# iPad 1--issues with iOS 4.3 update?



## planet_janet (Feb 23, 2010)

I would like to update my iPad 1 to iOS 4.3 (I have never updated the iOS), but I have read numerous reports of the update bricking the iPad 1.  Has anyone had any issues with their iPad 1 after updating to iOS 4.3?


----------



## The Hooded Claw (Oct 12, 2009)

I did the 4.3 update with no drama.  There's a thread a couple of weeks ago about my experiences enabling network sharing. I didn't notice any improvement in web browsing, though I believe Java processing is improved.

No negative issues for me.


----------



## pidgeon92 (Oct 27, 2008)

I did the update last night, no problems. 

FYI, the download is ~600MB. Took about a 1/2 hour to download on my crummy DSL connection.


----------



## kwajkat (Nov 6, 2008)

No problems with my update although I have noticed some apps are a little bit slower loading etc now.  There have been some people with issues about the battery draining faster. Check macrumors.com for more threads on this. As I recall most of the battery issues were resolved by either a soft reset or making sure some of the wireless, etc settings were turned off.


----------



## tecwritr (Oct 28, 2008)

I had no problems.


----------



## Mike D. aka jmiked (Oct 28, 2008)

I updated my iPad 1 and all was well. Earlier this week, I did a sync, and it froze during the backup.I had to force quit iTunes. After restarting the iPad several times, rebooting the computer and attempting a re-sync three or four times, it fixed itself and now all is well again.

Did the update cause this? No way to know. You have to be careful of _post hoc, ergo propter hoc_ (after, therefore because of) arguments.

Mike


----------



## Betsy the Quilter (Oct 27, 2008)

Please, I'm sure there's a rule against using Latin on KindleBoards...


Betsy


----------



## akagriff (Sep 8, 2009)

Yep.  I was on the phone with apple for awhile this morning.  I think what was decided is that I should have updated iTunes before updating to 4.3. 
Everything is ok now but I was a little upset this morning


----------



## skyblue (Dec 23, 2009)

I updated my iPad 1 and it was fast. I have no issues.


----------



## Mike D. aka jmiked (Oct 28, 2008)

Betsy the Quilter said:


> Please, I'm sure there's a rule against using Latin on KindleBoards...
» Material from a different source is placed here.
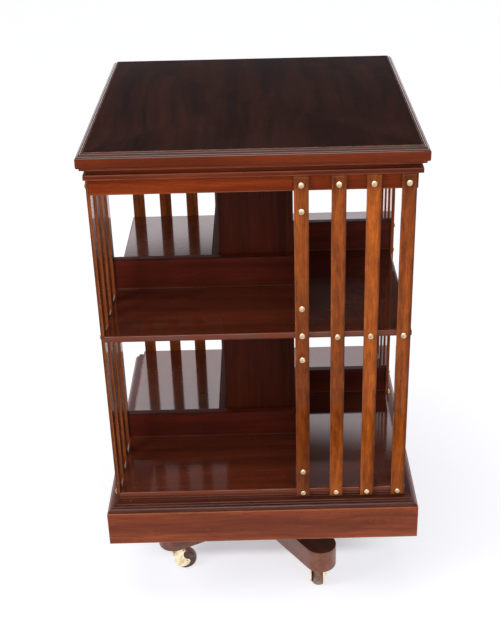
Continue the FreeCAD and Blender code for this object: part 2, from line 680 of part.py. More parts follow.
def castor_fork(number):
    """Brass horn: a crown about the pintle, and two comma-shaped cheeks down to the axle."""
    crown_bottom, crown_top = crown_levels()
    axle = (CASTOR_TRAIL, WHEEL_DIAMETER / 2)
    inner = WHEEL_WIDTH / 2 + WHEEL_CLEARANCE
    outer = inner + CHEEK_THICKNESS
    back, front = -CROWN_DIAMETER / 2, CROWN_DIAMETER / 2
    rise = crown_bottom - axle[1]
    hip = (back, axle[1] + rise / 3)
    keel = (axle[0] - CHEEK_KEEL, axle[1] - CHEEK_DROP)
    belly = (back + (keel[0] - back) / 3.4, keel[1] + (hip[1] - keel[1]) / 3.4)
    eye_tip = round_point(axle, CHEEK_EYE_RADIUS, 0)
    eye_top = round_point(axle, CHEEK_EYE_RADIUS, 90)

    def place(x, z):
        return FreeCAD.Vector(x, inner, z)
    steps = [
        hip,
        (belly, keel),
        ((axle[0], axle[1] - CHEEK_DROP * 0.8), eye_tip),
        (round_point(axle, CHEEK_EYE_RADIUS, 45), eye_top),
        ((axle[0] - CHEEK_EYE_RADIUS, axle[1] + rise / 2), (front, crown_bottom)),
        (front, crown_top),
    ]
    cheek = Part.Face(Part.Wire(outline_edges(place, (back, crown_top), steps)))
    cheek = cheek.extrude(FreeCAD.Vector(0, CHEEK_THICKNESS, 0))
    other = cheek.mirror(ORIGIN, FreeCAD.Vector(0, 1, 0))
    bridge = box(back, front, -inner, inner, crown_bottom, crown_top)
    round_head = rod(2 * outer, crown_bottom, crown_top)
    horn = cheek.multiFuse([other, bridge]).removeSplitter()
    keep = round_head.fuse(box(back, axle[0] + CHEEK_EYE_RADIUS, -outer, outer, 0, crown_bottom))
    horn = horn.common(keep)
    rivet_room = rod(PINTLE_HEAD_DIAMETER + 2 * WHEEL_CLEARANCE, 0, crown_bottom - FACE_CLEARANCE)
    horn = horn.cut(rivet_room)
    horn = horn.cut(rod(PINTLE_DIAMETER + 2 * BORE_CLEARANCE, crown_bottom, crown_top))
    return castor_placed(horn.cut(axle_pin(heads=False)), number)


def axle_pin(heads=True):
    """Pin through both cheeks, its ends riveted over."""
    outer = WHEEL_WIDTH / 2 + WHEEL_CLEARANCE + CHEEK_THICKNESS
    radius, head = AXLE_DIAMETER / 2, AXLE_HEAD_DIAMETER / 2
    steps = [(radius, -outer), (radius, outer), (0, outer)]
    start = (0, -outer)
    if heads:
        end = outer + AXLE_HEAD_HEIGHT
        lip = AXLE_HEAD_HEIGHT / 2
        start = (0, -end)
        steps = [
            (head - lip, -end), (head, -outer - lip), (head, -outer), (radius, -outer),
            (radius, outer), (head, outer), (head, outer + lip), (head - lip, end), (0, end),
        ]
    pin = turning(start, steps)
    pin.rotate(ORIGIN, FreeCAD.Vector(1, 0, 0), 90)
    return moved(pin, CASTOR_TRAIL, 0, WHEEL_DIAMETER / 2)


def castor_axle(number):
    return castor_placed(axle_pin(), number)


def castor_wheel(number):
    """Solid wheel with a crowned tread, bored to run on the axle."""
    radius, half = WHEEL_DIAMETER / 2, WHEEL_WIDTH / 2
    bore = AXLE_DIAMETER / 2 + BORE_CLEARANCE
    shoulder = radius - WHEEL_CROWN
    face = shoulder - WHEEL_CROWN
    steps = [
        (face, -half),
        (shoulder, WHEEL_CROWN - half),
        ((radius, 0), (shoulder, half - WHEEL_CROWN)),
        (face, half),
        (bore, half),
    ]
    wheel = turning((bore, -half), steps)
    wheel.rotate(ORIGIN, FreeCAD.Vector(1, 0, 0), 90)
    return castor_placed(moved(wheel, CASTOR_TRAIL, 0, radius), number)


# ---- all the pieces -----------------------------------------------------------------
def build():
    """Node name to shape; a node of several like pieces is a compound of separate solids."""
    stud_holes = all_stud_holes()
    lower_bar, upper_bar = cross_bars()
    nodes = {
        "cross_bar_lower": lower_bar,
        "cross_bar_upper": upper_bar,
        "pillar": pillar(),
        "pillar_screws": pillar_screws(),
        "spindle": spindle(),
        "spindle_flange": spindle_flange(),
        "spindle_flange_screws": flange_screws(),
        "castor_plates": [castor_plate(number) for number in CASTOR_NUMBERS],
        "castor_plate_screws": plate_screws(),
        "lower_bearing": lower_bearing(),
        "lower_bearing_screws": bearing_screws(),
        "bearing_block": bearing_block(),
        "pivot_cup": pivot_cup(),
        "pivot_cup_screws": cup_screws(),
        "head_block": head_block(),
        "plinth_boards": plinth_boards(),
        "plinth_moulding": plinth_moulding(),
        "plinth_corner_blocks": corner_blocks(),
        "bottom_shelf": shelf(Z_BOTTOM, HALF, stud_holes, SHELF_ARRIS),
        "middle_shelf": shelf(Z_MIDDLE, HALF, stud_holes, SHELF_ARRIS),
        "sub_top": shelf(Z_SUB_TOP, HALF - FRIEZE_BOARD, stud_holes),
        "column_boards": column_boards(),
        "low_rails_lower": book_rails(Z_BOTTOM_TOP, LOWER_LOW_RAIL, stud_holes, rounded_top=True),
        "top_rails_lower": book_rails(Z_LOWER_RAIL, LOWER_TOP_RAIL, stud_holes),
        "low_rails_upper": book_rails(Z_MIDDLE_TOP, UPPER_LOW_RAIL, stud_holes, rounded_top=True),
        "top_rails_upper": book_rails(Z_UPPER_RAIL, UPPER_TOP_RAIL, stud_holes, notch=FRIEZE_DROP),
        "frieze_boards": frieze_boards(stud_holes),
        "cornice": cornice(),
        "top_board": box(-PANEL_HALF, PANEL_HALF, -PANEL_HALF, PANEL_HALF, Z_TOP, Z_TOP + TOP_THICKNESS),
        "top_edging": top_edging(),
        "slat_studs": [turned(one, quarter) for quarter in QUARTERS for one in face_studs()],
    }
    for number in CASTOR_NUMBERS:
        nodes["castor_fork_%d" % number] = castor_fork(number)
        nodes["castor_axle_%d" % number] = castor_axle(number)
        nodes["castor_wheel_%d" % number] = castor_wheel(number)
    for side, quarter in zip(("front", "right", "back", "left"), QUARTERS):
        for index, place in enumerate(SLAT_PLACES, 1):
            holes = [stud(place, level, True) for level in stud_levels(place)]
            nodes["slat_%s_%d" % (side, index)] = turned(drilled(slat(place), holes), quarter)
    return nodes


def main():
    os.makedirs("parts", exist_ok=True)
    for name, shape in build().items():
        if isinstance(shape, list):
            shape = Part.makeCompound([solid for piece in shape for solid in piece.Solids])
        elif len(shape.Solids) == 1:
            shape = shape.Solids[0]
        shape.exportStep("parts/%s.step" % name)
        print("%-24s %3d solids  %12.1f mm3" % (name, len(shape.Solids), shape.Volume))


main()
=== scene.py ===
import json
import math
import random

import bmesh
import bpy
from mathutils import Matrix, Vector


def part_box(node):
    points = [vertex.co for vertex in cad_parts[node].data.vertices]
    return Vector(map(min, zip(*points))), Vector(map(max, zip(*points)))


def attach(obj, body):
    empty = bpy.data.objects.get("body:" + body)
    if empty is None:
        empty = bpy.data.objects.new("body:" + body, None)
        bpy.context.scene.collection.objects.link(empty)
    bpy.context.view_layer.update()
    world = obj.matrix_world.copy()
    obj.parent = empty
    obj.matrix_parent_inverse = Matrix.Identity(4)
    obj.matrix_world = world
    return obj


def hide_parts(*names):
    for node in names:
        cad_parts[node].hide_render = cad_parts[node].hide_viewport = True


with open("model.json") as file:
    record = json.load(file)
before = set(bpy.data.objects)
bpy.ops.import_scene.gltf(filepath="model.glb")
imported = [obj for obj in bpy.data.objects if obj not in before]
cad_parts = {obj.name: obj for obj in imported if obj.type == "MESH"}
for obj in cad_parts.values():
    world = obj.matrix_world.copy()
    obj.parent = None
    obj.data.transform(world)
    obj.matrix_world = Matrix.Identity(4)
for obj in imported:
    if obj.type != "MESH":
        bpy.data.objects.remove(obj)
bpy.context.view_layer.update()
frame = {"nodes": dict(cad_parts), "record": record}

MM = 0.001
QUARTERS = range(4)
EIGHTH = math.sqrt(0.5)     # sine and cosine of an eighth of a turn

# ---- sizes of the joinery, in millimetres, on top of what the frame gives ----------------
ARRIS = 0.7            # how far a cabinet maker's paper takes a sharp corner off
EASE_SPAN = 1.9        # how far the rubbed colour runs in from an arris
QUIRK_SPAN = 1.1       # how far old polish fills out of an inner corner
FLAT_TURN = 24.0       # degrees below which a corner of a section counts as part of a curve
SIDE_SHARE = 0.42      # share of a side that one arris may take
GUARD_SHARE = 1.08     # and, of that share, what its rubbed colour may take
ARRIS_BOW = 0.45       # how far an eased arris swells towards the corner
MITRE_RUB = 2.2        # how far the rubbed colour runs in from a mitre
MITRE_DEPTH = 16.0     # and how deep behind the outermost face it starts
PLINTH_BOARD = 18.0
FRIEZE_BOARD = 14.0
COLUMN_BOARD = 12.0
RAIL_THICKNESS = 14.0
NOTCH_STEP = 0.01      # a notch's shoulder, as good as square
MOULDING_REST = 20.0   # how far the plinth's moulding reaches in under the shelf
LEDGE_DROP = 4.5       # slat ledge below the bottom shelf
LEDGE_LIP = 12.0       # ledge in front of the shelf's edge
LIP_HEIGHT = 1.5
HOLLOW_DEPTH = 1.6
OVOLO = (7.0, 6.5)     # width and height
QUIRK = 0.5
CORNICE_FILLET = 3.6
CAVETTO = 7.8
BEAD = (6.5, 7.8)      # reach and height
BEAD_STEP = 1.1
EDGE_STEP = 0.6
EDGE_ROUNDS = ((3.3, 1.5), (3.8, 1.8), (2.4, 1.8))     # width and fall, from the flat outward
EDGE_UNDER = 3.5
TOP_ARRIS = 0.5
TOP_RUB = 1.8
SHELF_EASE = 1.5
SHELF_EDGE_WEAR = 0.85  # polish handled off the shelves' edges
SLAT_EASE = 0.4
SLAT_BITE = 0.6        # how far a slat is let into the shelves' edges
SLAT_LEFT_HIGHLIGHT = 2.4         # width of the painted highlight on a slat's left margin, towards the key lamp
SLAT_RIGHT_SHADE = 5.0      # width of the painted shade on a slat's right margin
SLAT_SHINE = 0.85      # how much its left arris is lightened, a painted highlight, and how far its back corners are rubbed
# painted shade on a slat's back face, which faces into the case
SLAT_BACK_SHADE = 0.4
SLAT_SLOPE = (2.5, 2.6)     # depth and height of a slat's sloped end
SLAT_HEAD_SHADE = 34.0       # how far a painted shade from the cornice reaches down a slat from its head; half of it bounds the darker band above its foot
STUD_RADIUS = 5.2
STUD_HEIGHT = 3.4
SHANK_RADIUS = 1.2
SHANK_LENGTH = 27.5
RAIL_STUD_INSET = 11.0      # stud to the rail's free edge
FIRST_STUD_RISE = 1.5       # first slat's middle stud above the middle of its shelf
STEPPED_STUD_DROP = 1.5     # the other slats' middle studs below it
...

Uh, oh. I thought the rule was that if you don't use Latin at once a year, your membership was revoked.

Mike


----------



## BrentKnowles (Mar 8, 2011)

Updated. No issues though no real noticed benefit either.


----------



## Greg Banks (May 2, 2009)

New to iPad. Actually I received my iPad 1 on the day 4.3 came out, I think, so I never even used 4.2.1. The only issue I had was that ZoneAlarm firewall wouldn't allow the upgrade to complete no matter what I tried, and later, after uninstalling it, doing the upgrade, and then reinstalling it, I discovered that it also interfered with syncing. So now I'm using the Windows firewall at least until they fix it or I find another option.


----------



## Betsy the Quilter (Oct 27, 2008)

jmiked said:


> Uh, oh. I thought the rule was that if you don't use Latin at once a year, your membership was revoked.
> 
> Mike


I think the rule is that if you only use it once a year, we turn a blind eye.... 

Betsy


----------



## planet_janet (Feb 23, 2010)

Thanks for the input.  I guess I'll go ahead and try the update and see what happens.  I am a bit concerned, but I guess it's better to do it now while I still have a few weeks left on my one year warranty.


----------



## KindleGirl (Nov 11, 2008)

I updated my iPod touch as soon as I got the email about 4.3 being available, and I had issues getting it loaded. So I waited to do my iPad until the next day and when I went in that time there was a notice to update iTunes. That made the difference for me....my iPad updated with no issues. Now I know in the future not to update until iTunes updates.


----------



## kwajkat (Nov 6, 2008)

Just saw where there will be an update 4.3.1 coming in another week to correct the "bugs".


----------



## arshield (Nov 17, 2008)

I have not had any problems.


----------



## planet_janet (Feb 23, 2010)

I updated last night and am happy to report that I am not having any issues.  The whole update from start to finish took less than 20 minutes and now I am happily multi-tasking and creating folders for the first time on my iPad.


----------



## kindlegrl81 (Jan 19, 2010)

I have had an issue with a couple of my apps turning upside down when I open them.  Whenever I use these apps I have to make sure I lock the screen rotation before opening them  

However, I updated the apps right before I updated the iPad so I don't know for sure if the issue is coming from the apps' updates or from the iPad's update.


----------



## StaceyHH (Sep 13, 2010)

Yep, had to update iTunes, and install several optional updates to Win7, and install a SP1 Update (which I needed to do anyways,) and then did the OS4.3 update. Worked fine. But I seem to have just a bit of the battery drain issue, I'm getting more like 6-7 hours instead of 10ish with lighter use. I turned off PING last night, we'll see if that helps. I don't use it anyways. I also selectively turned off location services on most apps, and turned off push for email, unless I open the app. I mostly grab email on my computer anyways.


----------



## Mike D. aka jmiked (Oct 28, 2008)

Betsy the Quilter said:


> I think the rule is that if you only use it once a year, we turn a blind eye....
> 
> Betsy


Ignorantia juris neminem excusat (ignorance of the law.. ) uh oh, that's the second time. I'm doomed. 

Mike


----------



## planet_janet (Feb 23, 2010)

StaceyHH said:


> Yep, had to update iTunes, and install several optional updates to Win7, and install a SP1 Update (which I needed to do anyways,) and then did the OS4.3 update. Worked fine. But I seem to have just a bit of the battery drain issue, I'm getting more like 6-7 hours instead of 10ish with lighter use. I turned off PING last night, we'll see if that helps. I don't use it anyways. I also selectively turned off location services on most apps, and turned off push for email, unless I open the app. I mostly grab email on my computer anyways.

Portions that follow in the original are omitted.